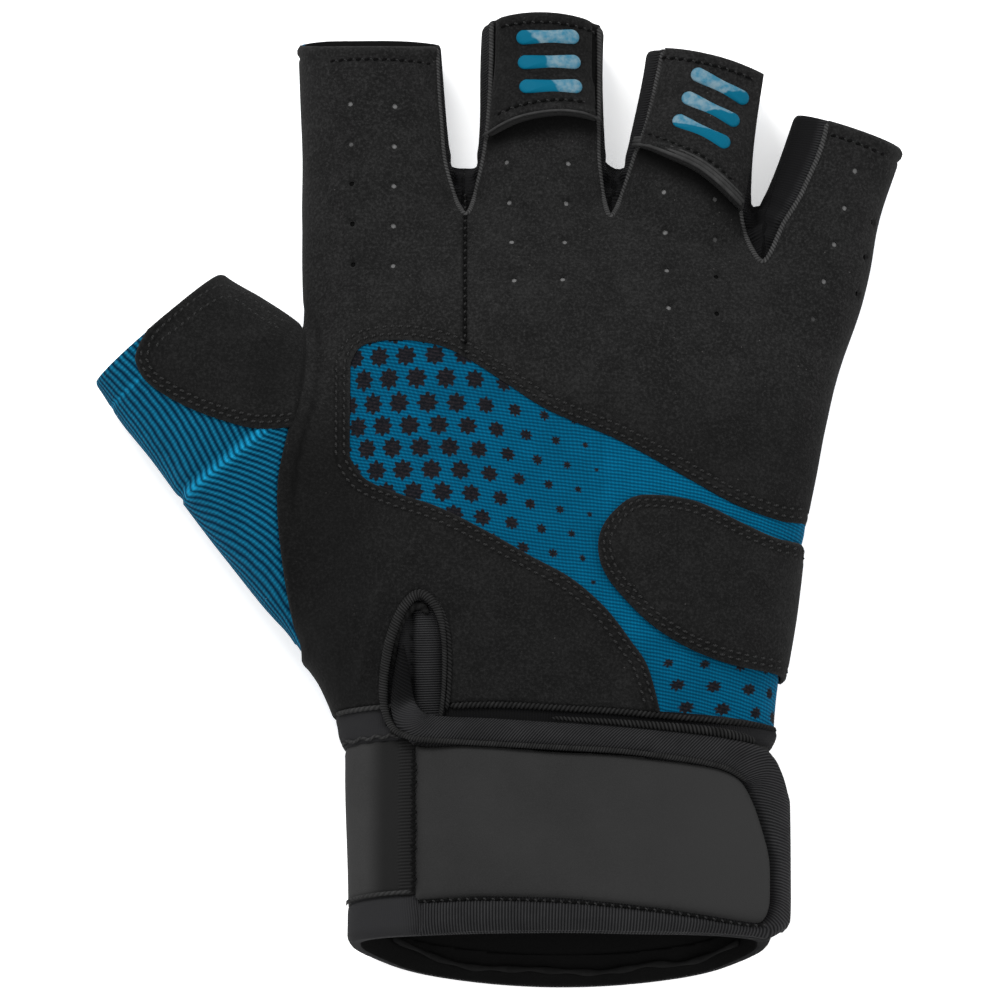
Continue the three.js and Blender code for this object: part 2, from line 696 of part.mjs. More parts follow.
function wristElastic() {
  return cuffWall(SEAM_GAP, ELASTIC_LENGTH, 0, -CLOTH);
}

function cuffSleeve() {
  return cuffWall(ELASTIC_LENGTH + SEAM_GAP, CUFF_LENGTH - HEM_WIDTH - SEAM_GAP, 0, -CUFF_WALL);
}

function cuffHem() {
  return cuffWall(CUFF_LENGTH - HEM_WIDTH, CUFF_LENGTH, 0, -HEM_THICKNESS);
}

function onCuff(rows) {
  return smooth(rows, CUFF_WIDTH, CUFF_LENGTH);
}

function strapBody(outline, thickness) {
  return layer(outline, LAYER_GAP, thickness, STRAP_END_HEIGHT, MOUTH_BACK_DROP);
}

function strapPanelOutline() {
  return onCuff(STRAP_PANEL);
}

// The binding runs along the top of the strap, round its free end and back along the bottom; its start
// curls up into the slit.
function bindingOutline() {
  const start = onCuff(STRAP_START);
  return [...onCuff(STRAP_TOP_EDGE), ...start, ...onCuff(STRAP_TOP).reverse()];
}

function strapFootprint() {
  return prism(widened(bindingOutline(), LAYER_GAP), BELOW, ABOVE);
}

function strapPanel() {
  return strapBody(strapPanelOutline(), STRAP_THICKNESS);
}

function strapBinding() {
  const ring = strapBody(bindingOutline(), STRAP_BINDING_THICKNESS);
  return ring.subtract(prism(widened(strapPanelOutline(), SEAM_GAP), BELOW, ABOVE));
}

// Assembly

const glove = new THREE.Group();

function addPiece(name, solid, look) {
  const material = new THREE.MeshStandardMaterial(look);
  const mesh = new THREE.Mesh(geometryFrom(mainBody(solid)), material);
  mesh.name = name;
  glove.add(mesh);
}

addPiece('index_thenar_panel', indexThenarPanel(), SUEDE);
addPiece('upper_palm_panel', upperPalmPanel(), SUEDE);
addPiece('palm_knit_insert', palmKnitInsert(), KNIT);
addPiece('heel_patch', heelPatch(), SUEDE);
addPiece('back_panel', backPanel(), KNIT);
addPiece('thumb_knit', thumbShell(), KNIT);
addPiece('thumb_patch', thumbPatch(), SUEDE);
for (const name of Object.keys(FOURCHETTES)) {
  addPiece(`fourchette_${name}`, fourchette(name), BINDING);
}
for (const name of Object.keys(TABS)) {
  addPiece(`tab_${name}`, tab(name), SUEDE);
  for (const order of [0, 1, 2]) {
    addPiece(`grip_bar_${name}_${order + 1}`, gripBar(name, order), SILICONE);
  }
}
addPiece('slit_binding', slitBinding(), BINDING);
addPiece('slit_gusset', slitGusset(), BINDING);
addPiece('wrist_elastic', wristElastic(), BINDING);
addPiece('cuff_sleeve', cuffSleeve(), NEOPRENE);
addPiece('cuff_hem', cuffHem(), BINDING);
addPiece('strap_panel', strapPanel(), STRAP_FABRIC);
addPiece('strap_binding', strapBinding(), BINDING);

// The origin is the middle of the bottom of the glove's box.
const box = new THREE.Box3().setFromObject(glove);
const middle = box.getCenter(new THREE.Vector3());
glove.position.set(-middle.x, -middle.y, -box.min.z);

export default glove;
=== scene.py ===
"""Looks of the half-finger training glove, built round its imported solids.

Lengths are in millimetres in the hand's own frame until a piece is made: the wrist seam lies along X at
y = 0, the fingers point to +Y, the thumb to -X, and z = 0 is what the back of the glove rests on.
"""
import math

import bpy
import numpy as np
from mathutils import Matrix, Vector
from mathutils.kdtree import KDTree


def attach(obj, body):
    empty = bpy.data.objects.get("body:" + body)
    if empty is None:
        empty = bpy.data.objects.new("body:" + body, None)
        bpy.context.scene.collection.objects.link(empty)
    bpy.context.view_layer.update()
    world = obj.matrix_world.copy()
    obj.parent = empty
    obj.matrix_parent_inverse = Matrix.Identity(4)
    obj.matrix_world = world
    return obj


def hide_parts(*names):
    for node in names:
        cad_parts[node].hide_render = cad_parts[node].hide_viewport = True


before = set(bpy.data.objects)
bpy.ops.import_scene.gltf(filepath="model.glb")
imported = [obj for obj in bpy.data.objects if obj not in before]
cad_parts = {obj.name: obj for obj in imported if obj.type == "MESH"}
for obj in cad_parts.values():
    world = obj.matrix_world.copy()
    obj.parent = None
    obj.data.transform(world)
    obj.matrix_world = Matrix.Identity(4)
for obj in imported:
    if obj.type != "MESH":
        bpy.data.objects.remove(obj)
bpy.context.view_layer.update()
rng = np.random.default_rng(11)

MM = 0.001
# From the hand's own frame to the part's, and the step of the grid on which the glove's skin is found
SHIFT = np.array([11.107, -41.693, 0.0])
GRID = 0.72

# ---------------------------------------------------------------- sizes, as in the part's source

HAND_LENGTH, PALM_WIDTH, PALM_THICKNESS = 92.0, 96.0, 27.0
KNUCKLE_DROP, REST_SAG, BACK_SEAM = 8.5, 3.0, 8.15
CUFF_LENGTH, CUFF_WIDTH, CUFF_THICKNESS = 41.0, 77.0, 27.0
ELASTIC_LENGTH, HEM_WIDTH = 6.0, 5.6
FINGER_THICKNESS, FINGER_SAG, TAB_LENGTH = 17.5, 1.0, 20.0
THUMB_LENGTH, THUMB_WIDTH, THUMB_THICKNESS, THUMB_ANGLE = 61.0, 29.0, 21.0, 41.2

# along, left, right, top
PALM_SECTIONS = [
    (0.0, -0.423, 0.403, 0.95), (0.07, -0.452, 0.409, 0.97), (0.14, -0.495, 0.418, 1.0),
    (0.24, -0.518, 0.432, 1.01), (0.4, -0.532, 0.452, 1.01), (0.55, -0.517, 0.475, 0.98),
    (0.65, -0.497, 0.489, 0.94), (0.76, -0.483, 0.508, 0.88), (0.87, -0.48, 0.526, 0.79),
    (0.95, -0.478, 0.542, 0.71), (1.0, -0.472, 0.552, 0.62), (1.06, -0.46, 0.556, 0.42),
    (1.13, -0.44, 0.55, 0.2),
]
CUFF_SECTIONS = [
    (0.08, -0.519, 0.499, 0.95), (0.15, -0.508, 0.485, 0.97), (0.3, -0.506, 0.485, 0.99),
    (0.6, -0.502, 0.49, 1.0), (0.86, -0.5, 0.49, 1.0), (1.0, -0.5, 0.485, 0.99), (1.4, -0.5, 0.485, 0.99),
]
# x, y, across, along, rise
PALM_RELIEFS = [
    (-0.28, 0.3, 0.16, 0.24, 0.07), (0.27, 0.28, 0.14, 0.26, 0.05),
    (0.0, 0.45, 0.15, 0.2, -0.07), (0.02, 0.8, 0.45, 0.1, 0.05),
]
# x, y, angle, length, width
FINGERS = {
    "index": (-0.328, 0.85, -4.0, 44.7, 26.0),
    "middle": (-0.044, 0.87, 1.2, 47.6, 22.6),
    "ring": (0.201, 0.856, 9.0, 42.6, 22.6),
    "little": (0.421, 0.804, 18.0, 36.0, 20.8),
}
# rear, lean, bow
OPENINGS = {
    "index": (0.29, 0.07, 0.01), "middle": (0.08, 0.0, 0.06),
    "ring": (0.08, 0.066, 0.025), "little": (0.1, 0.0, 0.0),
}
# along, width, top
FINGER_SECTIONS = [
    (-0.45, 1.02, 0.86), (0.0, 1.13, 1.03), (0.35, 1.11, 1.04), (0.7, 1.01, 1.0), (1.3, 1.0, 1.0),
]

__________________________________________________

Every line from the one containing "the glove's box." through the one containing "rng = np.random.default_rng(11)" is to be given again exactly, both ends included, and no line outside that range.

// The origin is the middle of the bottom of the glove's box.
const box = new THREE.Box3().setFromObject(glove);
const middle = box.getCenter(new THREE.Vector3());
glove.position.set(-middle.x, -middle.y, -box.min.z);

export default glove;
=== scene.py ===
"""Looks of the half-finger training glove, built round its imported solids.

Lengths are in millimetres in the hand's own frame until a piece is made: the wrist seam lies along X at
y = 0, the fingers point to +Y, the thumb to -X, and z = 0 is what the back of the glove rests on.
"""
import math

import bpy
import numpy as np
from mathutils import Matrix, Vector
from mathutils.kdtree import KDTree


def attach(obj, body):
    empty = bpy.data.objects.get("body:" + body)
    if empty is None:
        empty = bpy.data.objects.new("body:" + body, None)
        bpy.context.scene.collection.objects.link(empty)
    bpy.context.view_layer.update()
    world = obj.matrix_world.copy()
    obj.parent = empty
    obj.matrix_parent_inverse = Matrix.Identity(4)
    obj.matrix_world = world
    return obj


def hide_parts(*names):
    for node in names:
        cad_parts[node].hide_render = cad_parts[node].hide_viewport = True


before = set(bpy.data.objects)
bpy.ops.import_scene.gltf(filepath="model.glb")
imported = [obj for obj in bpy.data.objects if obj not in before]
cad_parts = {obj.name: obj for obj in imported if obj.type == "MESH"}
for obj in cad_parts.values():
    world = obj.matrix_world.copy()
    obj.parent = None
    obj.data.transform(world)
    obj.matrix_world = Matrix.Identity(4)
for obj in imported:
    if obj.type != "MESH":
        bpy.data.objects.remove(obj)
bpy.context.view_layer.update()
rng = np.random.default_rng(11)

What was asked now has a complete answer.